■ **WRITTEN PROBLEM**: Gather, from the listing beneath this task, every line holding the string "type".

■ **EXERCISE INPUT**:

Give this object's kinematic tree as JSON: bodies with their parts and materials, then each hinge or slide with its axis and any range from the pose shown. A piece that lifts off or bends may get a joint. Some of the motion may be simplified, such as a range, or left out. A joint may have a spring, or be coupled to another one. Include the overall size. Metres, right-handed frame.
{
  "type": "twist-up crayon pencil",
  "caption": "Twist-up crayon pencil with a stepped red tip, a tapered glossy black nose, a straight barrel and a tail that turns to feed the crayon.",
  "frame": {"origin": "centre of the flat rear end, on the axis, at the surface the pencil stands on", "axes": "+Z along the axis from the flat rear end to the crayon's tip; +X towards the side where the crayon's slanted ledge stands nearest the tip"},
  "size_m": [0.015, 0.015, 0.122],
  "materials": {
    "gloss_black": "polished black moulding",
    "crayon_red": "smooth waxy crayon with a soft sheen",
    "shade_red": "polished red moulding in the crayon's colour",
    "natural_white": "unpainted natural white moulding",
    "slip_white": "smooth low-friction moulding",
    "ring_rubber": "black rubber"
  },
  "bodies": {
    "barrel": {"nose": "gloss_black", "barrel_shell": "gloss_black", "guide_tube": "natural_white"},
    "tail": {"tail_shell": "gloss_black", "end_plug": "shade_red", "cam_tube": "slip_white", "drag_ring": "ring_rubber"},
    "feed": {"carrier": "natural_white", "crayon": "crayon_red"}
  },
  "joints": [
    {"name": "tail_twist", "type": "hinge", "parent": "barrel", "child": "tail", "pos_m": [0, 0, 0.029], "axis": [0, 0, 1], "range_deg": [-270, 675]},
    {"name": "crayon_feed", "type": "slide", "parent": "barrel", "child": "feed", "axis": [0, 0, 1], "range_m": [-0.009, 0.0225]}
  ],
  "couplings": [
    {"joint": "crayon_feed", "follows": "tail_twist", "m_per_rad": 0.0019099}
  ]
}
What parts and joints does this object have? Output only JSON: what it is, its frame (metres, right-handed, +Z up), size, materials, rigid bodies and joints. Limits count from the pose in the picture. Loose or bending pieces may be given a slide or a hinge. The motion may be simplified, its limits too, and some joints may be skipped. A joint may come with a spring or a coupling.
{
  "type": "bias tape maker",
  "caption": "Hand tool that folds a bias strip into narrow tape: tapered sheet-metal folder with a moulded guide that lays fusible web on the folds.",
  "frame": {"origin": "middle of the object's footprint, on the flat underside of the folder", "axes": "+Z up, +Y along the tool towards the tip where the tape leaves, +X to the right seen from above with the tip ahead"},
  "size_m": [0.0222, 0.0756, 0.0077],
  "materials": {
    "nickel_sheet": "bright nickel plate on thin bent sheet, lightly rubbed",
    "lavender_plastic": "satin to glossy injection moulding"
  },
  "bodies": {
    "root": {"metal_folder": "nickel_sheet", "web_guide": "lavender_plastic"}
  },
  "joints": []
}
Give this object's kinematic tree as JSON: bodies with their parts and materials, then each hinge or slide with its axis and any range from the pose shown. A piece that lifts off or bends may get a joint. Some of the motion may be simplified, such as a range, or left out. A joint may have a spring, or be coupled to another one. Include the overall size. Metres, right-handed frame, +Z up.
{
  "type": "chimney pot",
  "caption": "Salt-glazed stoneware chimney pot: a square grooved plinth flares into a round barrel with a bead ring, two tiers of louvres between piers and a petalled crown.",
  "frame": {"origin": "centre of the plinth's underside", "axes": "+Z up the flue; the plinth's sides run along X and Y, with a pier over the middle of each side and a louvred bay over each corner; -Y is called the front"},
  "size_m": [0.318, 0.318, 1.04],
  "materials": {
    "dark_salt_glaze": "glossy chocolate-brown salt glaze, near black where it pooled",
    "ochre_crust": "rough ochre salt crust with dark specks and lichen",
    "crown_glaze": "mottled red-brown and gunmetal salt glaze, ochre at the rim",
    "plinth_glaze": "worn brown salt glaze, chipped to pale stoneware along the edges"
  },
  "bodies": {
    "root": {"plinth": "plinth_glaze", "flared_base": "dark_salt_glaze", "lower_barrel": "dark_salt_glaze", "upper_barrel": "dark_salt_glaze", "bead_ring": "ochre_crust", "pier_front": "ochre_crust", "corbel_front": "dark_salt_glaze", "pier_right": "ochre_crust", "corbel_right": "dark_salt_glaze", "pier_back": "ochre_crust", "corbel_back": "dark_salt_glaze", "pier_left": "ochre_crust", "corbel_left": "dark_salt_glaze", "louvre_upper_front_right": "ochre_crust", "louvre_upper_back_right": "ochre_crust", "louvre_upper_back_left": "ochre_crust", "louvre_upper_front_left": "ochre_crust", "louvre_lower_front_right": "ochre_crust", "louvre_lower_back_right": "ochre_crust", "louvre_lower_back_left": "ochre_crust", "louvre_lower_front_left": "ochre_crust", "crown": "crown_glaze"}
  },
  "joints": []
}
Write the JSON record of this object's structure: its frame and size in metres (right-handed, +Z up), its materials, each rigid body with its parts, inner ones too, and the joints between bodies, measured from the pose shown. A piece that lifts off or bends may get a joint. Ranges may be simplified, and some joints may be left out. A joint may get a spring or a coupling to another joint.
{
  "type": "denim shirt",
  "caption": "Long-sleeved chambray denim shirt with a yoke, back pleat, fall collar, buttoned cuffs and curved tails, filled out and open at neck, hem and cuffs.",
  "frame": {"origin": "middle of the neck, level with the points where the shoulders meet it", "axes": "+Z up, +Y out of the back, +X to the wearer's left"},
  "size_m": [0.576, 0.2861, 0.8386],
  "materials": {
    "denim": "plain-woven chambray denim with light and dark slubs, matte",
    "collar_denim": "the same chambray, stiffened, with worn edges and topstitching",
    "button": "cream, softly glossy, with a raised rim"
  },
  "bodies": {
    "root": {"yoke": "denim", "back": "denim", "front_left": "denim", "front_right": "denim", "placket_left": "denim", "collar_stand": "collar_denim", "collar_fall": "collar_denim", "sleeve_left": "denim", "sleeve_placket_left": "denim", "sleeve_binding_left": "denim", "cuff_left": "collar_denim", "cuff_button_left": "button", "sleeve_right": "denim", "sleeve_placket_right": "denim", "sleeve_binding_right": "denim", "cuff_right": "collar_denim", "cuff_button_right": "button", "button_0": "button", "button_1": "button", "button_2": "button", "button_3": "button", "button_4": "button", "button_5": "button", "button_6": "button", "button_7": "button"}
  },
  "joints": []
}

---

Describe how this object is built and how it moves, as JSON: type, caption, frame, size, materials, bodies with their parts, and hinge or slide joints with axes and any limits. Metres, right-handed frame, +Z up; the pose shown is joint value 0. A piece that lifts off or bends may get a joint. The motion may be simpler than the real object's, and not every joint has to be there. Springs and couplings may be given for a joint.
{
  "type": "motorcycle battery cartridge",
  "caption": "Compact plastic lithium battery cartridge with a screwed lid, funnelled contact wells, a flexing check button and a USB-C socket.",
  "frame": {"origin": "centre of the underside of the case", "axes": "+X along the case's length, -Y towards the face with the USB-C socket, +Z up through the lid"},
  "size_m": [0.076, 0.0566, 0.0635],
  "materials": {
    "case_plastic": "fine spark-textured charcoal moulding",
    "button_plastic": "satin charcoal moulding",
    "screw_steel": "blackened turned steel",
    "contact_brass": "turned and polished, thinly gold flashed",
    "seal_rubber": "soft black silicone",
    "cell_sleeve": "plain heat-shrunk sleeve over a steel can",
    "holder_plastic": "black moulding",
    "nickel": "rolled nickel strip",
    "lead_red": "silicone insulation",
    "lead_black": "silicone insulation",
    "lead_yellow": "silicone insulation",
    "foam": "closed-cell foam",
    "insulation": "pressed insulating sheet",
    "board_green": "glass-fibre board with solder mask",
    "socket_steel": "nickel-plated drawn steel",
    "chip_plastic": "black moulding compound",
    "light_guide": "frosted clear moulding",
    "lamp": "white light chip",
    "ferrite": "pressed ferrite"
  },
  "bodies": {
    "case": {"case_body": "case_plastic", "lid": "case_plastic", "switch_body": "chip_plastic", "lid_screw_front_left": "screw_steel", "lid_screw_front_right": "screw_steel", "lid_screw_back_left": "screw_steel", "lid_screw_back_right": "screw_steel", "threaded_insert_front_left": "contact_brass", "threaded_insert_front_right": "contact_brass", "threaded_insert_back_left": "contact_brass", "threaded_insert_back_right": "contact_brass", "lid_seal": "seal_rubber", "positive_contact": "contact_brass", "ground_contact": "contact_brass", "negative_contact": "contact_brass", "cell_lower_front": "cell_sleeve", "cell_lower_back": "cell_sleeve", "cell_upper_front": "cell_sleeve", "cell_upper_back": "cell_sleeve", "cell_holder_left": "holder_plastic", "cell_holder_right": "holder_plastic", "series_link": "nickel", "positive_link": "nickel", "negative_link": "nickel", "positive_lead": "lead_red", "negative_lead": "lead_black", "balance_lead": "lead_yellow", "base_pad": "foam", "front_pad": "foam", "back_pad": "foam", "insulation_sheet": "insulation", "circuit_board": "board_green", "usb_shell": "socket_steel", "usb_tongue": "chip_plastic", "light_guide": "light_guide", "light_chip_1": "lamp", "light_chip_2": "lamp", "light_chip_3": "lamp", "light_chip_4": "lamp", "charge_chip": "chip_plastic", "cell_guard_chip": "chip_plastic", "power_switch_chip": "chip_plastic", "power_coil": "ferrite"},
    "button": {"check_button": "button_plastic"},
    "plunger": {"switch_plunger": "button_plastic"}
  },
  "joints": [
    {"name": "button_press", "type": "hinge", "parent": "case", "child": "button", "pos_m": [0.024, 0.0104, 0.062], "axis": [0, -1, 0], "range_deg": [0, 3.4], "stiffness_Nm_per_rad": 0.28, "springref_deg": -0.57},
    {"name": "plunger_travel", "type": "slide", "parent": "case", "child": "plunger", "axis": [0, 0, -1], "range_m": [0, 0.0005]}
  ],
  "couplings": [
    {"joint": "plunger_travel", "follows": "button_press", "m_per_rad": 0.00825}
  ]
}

■ **ANSWER**:
  "type": "twist-up crayon pencil",
    {"name": "tail_twist", "type": "hinge", "parent": "barrel", "child": "tail", "pos_m": [0, 0, 0.029], "axis": [0, 0, 1], "range_deg": [-270, 675]},
    {"name": "crayon_feed", "type": "slide", "parent": "barrel", "child": "feed", "axis": [0, 0, 1], "range_m": [-0.009, 0.0225]}
  "type": "bias tape maker",
  "type": "chimney pot",
  "type": "denim shirt",
Describe how this object is built and how it moves, as JSON: type, caption, frame, size, materials, bodies with their parts, and hinge or slide joints with axes and any limits. Metres, right-handed frame, +Z up; the pose shown is joint value 0. A piece that lifts off or bends may get a joint. The motion may be simpler than the real object's, and not every joint has to be there. Springs and couplings may be given for a joint.
  "type": "motorcycle battery cartridge",
    {"name": "button_press", "type": "hinge", "parent": "case", "child": "button", "pos_m": [0.024, 0.0104, 0.062], "axis": [0, -1, 0], "range_deg": [0, 3.4], "stiffness_Nm_per_rad": 0.28, "springref_deg": -0.57},
    {"name": "plunger_travel", "type": "slide", "parent": "case", "child": "plunger", "axis": [0, 0, -1], "range_m": [0, 0.0005]}